Quiso la Infanta formarse una opinión propia sobre la situación cubana. No le bastaba lo que decían los periódicos. Tampoco los juicios que sobre el tema tenía Cánovas del Castillo, el presidente del Gobierno, «ciego en esto como nadie lo fue». Buscó entonces entrevistarse con el mayor general Calixto García, «el culto cabecilla», como ella le llamó, y con Rafael Montoro, el político autonomista, «gran cubano con madera de estadista como no lo teníamos en la península», y entre ambos, cada cual desde su punto de vista, dieron a Eulalia el cuadro de «la situación cubana como lo era en realidad».
La Infanta pareció comprender. Y se atrevió a sugerir, en la Corte, la autonomía para la Isla antillana. Cánovas estalló en cólera. Eulalia no se dio por vencida y pidió a Madrid otro trato para Cuba. «Es fama que tiene la voluntad recia», escribió de ella José Martí, que no fue remiso a elogiarle su risa bullente, el cabello áureo, los ojos azules, la fisonomía resplandeciente y móvil.

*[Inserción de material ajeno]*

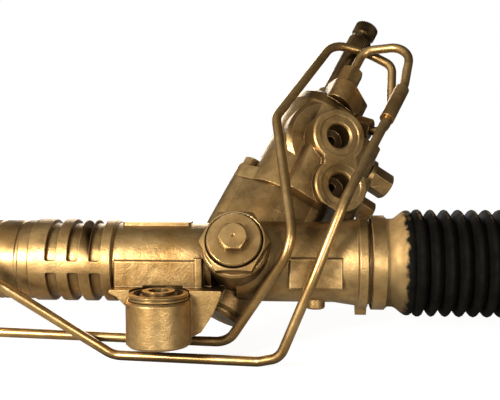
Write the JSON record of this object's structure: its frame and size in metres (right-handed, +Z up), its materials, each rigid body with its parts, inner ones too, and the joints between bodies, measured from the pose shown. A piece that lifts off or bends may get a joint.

Muchos años después escribiría Eulalia en sus memorias: «La fiesta que en mi honor dieron en su palacio los condes de Fernandina, me impresionó vivamente, por su elegancia, su distinción y su señorío, todo bastante más refinado que en la sociedad madrileña de la época… La Habana es una ciudad rica, espléndida, galante, hecha al derroche, a la suntuosidad y al lujo, a las elegancias europeas y al señorío criollo. La Habana, nos hizo un recibimiento cálido, afectuoso y simpático, sin severidad formularia, pero lleno de emoción, como son los cubanos».